The First Credit Facility Amendment amends the Secured Credit Facility to change the range of applicable margin from a range of 1.70% to 2.30% (prior to the First Credit Facility Amendment) to a range of 1.40% to 2.05%, depending on the composition of the collateral. The First Credit Facility Amendment also amends the Secured Credit Facility to (i) extend the commitment period from March 16, 2025 to March 16, 2027, (ii) extend the maturity date from March 16, 2033 to March 16, 2035 and (iii) replace Alter Domus as document custodian with State Street.
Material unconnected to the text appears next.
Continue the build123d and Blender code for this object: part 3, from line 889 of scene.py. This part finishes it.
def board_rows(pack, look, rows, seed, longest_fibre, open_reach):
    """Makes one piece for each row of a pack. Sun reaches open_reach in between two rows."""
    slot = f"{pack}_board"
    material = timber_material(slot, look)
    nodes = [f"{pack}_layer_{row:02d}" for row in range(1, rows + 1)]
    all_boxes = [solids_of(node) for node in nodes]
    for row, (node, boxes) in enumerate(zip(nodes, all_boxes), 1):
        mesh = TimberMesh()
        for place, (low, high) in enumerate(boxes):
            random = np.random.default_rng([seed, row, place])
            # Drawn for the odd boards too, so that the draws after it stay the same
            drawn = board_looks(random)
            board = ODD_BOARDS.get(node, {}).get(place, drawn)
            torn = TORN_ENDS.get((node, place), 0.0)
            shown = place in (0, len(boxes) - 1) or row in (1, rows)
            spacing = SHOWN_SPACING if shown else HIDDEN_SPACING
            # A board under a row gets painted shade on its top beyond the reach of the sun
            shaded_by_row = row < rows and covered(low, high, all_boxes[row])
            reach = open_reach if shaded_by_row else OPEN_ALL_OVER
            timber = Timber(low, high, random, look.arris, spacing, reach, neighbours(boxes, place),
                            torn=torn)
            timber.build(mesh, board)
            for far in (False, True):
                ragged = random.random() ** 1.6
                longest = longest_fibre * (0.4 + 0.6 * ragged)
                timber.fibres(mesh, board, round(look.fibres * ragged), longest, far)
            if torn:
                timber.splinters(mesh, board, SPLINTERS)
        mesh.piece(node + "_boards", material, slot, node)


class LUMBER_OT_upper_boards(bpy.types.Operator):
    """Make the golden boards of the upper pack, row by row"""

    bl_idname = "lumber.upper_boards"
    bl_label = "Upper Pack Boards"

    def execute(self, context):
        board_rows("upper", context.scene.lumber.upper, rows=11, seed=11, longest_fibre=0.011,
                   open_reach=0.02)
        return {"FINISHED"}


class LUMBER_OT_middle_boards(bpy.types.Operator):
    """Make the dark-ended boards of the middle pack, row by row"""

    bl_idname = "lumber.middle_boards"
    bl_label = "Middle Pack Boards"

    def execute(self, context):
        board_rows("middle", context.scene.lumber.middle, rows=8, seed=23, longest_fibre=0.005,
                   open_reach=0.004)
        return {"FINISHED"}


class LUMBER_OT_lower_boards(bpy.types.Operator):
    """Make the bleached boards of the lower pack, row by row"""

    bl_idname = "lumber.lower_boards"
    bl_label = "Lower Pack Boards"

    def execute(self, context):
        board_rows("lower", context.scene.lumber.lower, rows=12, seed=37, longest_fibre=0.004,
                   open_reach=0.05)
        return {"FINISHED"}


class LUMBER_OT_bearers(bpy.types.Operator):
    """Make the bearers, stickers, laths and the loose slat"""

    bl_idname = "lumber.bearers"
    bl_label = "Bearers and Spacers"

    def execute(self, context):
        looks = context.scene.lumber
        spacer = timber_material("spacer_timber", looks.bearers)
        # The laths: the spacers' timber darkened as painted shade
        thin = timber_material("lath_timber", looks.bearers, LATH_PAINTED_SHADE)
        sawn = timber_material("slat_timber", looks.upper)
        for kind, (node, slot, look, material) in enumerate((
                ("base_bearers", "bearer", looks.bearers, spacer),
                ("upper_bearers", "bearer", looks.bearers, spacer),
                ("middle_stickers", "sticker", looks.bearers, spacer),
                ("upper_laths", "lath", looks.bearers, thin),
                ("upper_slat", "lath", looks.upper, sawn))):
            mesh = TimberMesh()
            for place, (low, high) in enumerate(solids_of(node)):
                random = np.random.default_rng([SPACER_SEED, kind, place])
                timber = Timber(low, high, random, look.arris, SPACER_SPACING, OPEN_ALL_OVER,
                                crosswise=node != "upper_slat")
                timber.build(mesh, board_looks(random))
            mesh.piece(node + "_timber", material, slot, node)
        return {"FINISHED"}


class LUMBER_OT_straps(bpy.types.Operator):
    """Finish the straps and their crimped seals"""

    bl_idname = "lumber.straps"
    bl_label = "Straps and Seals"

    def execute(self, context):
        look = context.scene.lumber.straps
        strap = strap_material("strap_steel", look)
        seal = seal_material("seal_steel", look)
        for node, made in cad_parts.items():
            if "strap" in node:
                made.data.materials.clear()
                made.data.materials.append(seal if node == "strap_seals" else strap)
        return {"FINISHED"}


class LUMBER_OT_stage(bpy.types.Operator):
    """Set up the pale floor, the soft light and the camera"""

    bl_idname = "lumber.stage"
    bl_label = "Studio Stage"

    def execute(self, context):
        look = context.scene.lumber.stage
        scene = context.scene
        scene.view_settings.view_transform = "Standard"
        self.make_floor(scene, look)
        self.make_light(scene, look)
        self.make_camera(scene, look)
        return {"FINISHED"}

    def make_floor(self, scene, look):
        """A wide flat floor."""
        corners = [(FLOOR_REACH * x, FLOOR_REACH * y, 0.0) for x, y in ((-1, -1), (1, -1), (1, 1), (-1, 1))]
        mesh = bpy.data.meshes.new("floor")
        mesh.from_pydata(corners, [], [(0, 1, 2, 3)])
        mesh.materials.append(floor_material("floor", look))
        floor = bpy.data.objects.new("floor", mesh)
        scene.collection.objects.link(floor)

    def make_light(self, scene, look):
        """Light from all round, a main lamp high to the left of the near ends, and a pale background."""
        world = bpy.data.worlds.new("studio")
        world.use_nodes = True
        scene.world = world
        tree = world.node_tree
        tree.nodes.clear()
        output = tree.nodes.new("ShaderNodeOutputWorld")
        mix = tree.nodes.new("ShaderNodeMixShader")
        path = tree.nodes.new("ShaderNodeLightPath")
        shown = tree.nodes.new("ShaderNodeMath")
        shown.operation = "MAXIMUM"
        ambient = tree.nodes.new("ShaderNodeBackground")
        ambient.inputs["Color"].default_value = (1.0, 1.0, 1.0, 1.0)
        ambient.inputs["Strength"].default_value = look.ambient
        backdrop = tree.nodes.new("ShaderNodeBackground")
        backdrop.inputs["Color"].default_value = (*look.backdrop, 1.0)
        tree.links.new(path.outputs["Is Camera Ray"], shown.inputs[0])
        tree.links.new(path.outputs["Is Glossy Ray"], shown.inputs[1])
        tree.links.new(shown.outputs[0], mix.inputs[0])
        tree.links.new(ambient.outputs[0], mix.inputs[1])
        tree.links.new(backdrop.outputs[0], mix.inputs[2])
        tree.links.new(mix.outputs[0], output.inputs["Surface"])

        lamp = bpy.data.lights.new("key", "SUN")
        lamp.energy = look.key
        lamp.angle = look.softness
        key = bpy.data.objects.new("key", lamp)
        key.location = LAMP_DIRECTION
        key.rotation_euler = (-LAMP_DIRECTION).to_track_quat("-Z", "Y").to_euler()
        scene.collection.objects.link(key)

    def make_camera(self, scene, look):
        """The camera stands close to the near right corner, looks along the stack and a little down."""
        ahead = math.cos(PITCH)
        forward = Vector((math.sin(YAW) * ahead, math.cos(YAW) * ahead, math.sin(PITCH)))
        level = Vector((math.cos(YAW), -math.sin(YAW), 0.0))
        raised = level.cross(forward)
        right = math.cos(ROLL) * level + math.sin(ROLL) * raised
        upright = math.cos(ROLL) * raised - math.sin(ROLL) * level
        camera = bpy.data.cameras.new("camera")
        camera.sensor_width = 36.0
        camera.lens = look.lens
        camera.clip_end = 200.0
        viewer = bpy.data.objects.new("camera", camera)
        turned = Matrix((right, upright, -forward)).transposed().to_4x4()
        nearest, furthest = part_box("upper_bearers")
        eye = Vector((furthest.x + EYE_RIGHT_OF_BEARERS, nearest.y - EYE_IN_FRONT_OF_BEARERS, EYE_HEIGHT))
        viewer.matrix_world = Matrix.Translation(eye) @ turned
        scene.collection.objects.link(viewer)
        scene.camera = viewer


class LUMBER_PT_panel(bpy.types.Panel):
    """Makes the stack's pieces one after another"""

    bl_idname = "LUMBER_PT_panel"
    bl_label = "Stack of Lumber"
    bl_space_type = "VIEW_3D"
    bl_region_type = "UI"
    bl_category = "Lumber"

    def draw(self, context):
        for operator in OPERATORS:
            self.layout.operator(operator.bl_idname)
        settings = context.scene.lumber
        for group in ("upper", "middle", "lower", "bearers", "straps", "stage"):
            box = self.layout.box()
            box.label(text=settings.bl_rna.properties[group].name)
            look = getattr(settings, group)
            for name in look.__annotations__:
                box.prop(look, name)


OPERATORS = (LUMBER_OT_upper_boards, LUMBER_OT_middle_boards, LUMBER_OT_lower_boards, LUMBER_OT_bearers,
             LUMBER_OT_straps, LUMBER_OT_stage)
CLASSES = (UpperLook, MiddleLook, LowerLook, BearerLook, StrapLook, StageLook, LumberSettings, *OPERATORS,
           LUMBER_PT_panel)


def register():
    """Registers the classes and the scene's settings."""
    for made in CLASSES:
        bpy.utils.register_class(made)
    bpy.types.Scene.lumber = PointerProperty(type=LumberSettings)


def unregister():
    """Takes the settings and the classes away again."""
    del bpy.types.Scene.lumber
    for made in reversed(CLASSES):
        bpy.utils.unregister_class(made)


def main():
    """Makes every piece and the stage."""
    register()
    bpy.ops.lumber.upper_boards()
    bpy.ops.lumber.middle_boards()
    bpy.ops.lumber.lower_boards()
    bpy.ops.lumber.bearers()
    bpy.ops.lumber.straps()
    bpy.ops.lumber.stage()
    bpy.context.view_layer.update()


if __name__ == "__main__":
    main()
The description above is only a summary of the material provisions of the First Credit Facility Amendment and is qualified in its entirety by reference to a copy of the form of First Credit Facility Amendment, which is filed as Exhibit 10.1 to this current report on Form 8-K and is incorporated herein by reference.
Item 2.03. | Creation of a Direct Financial Obligation |
The information set forth under Item 1.01 above is incorporated by reference into this Item 2.03.
Item 9.01. | Financial Statements and Exhibits |
(d) Exhibits
Exhibit |
Description | |
10.1 | Amendment No. 1 to Loan Documents, dated as of February 28, 2025, among Core Income Funding IV LLC, as Borrower, the Lenders party thereto, Sumitomo Mitsui Banking Corporation, as Administrative Agent, State Street Bank and Trust Company, as Collateral Agent and Successor Document Custodian and Alter Domus (US) LLC, as Resigning Document Custodian. | |
104 | Cover Page Interactive Data File (embedded within the Inline XBRL document). |
SIGNATURE
Pursuant to the requirements of the Securities Exchange Act of 1934, as amended, the Registrant has duly caused this report to be signed on its behalf by the undersigned hereunto duly authorized.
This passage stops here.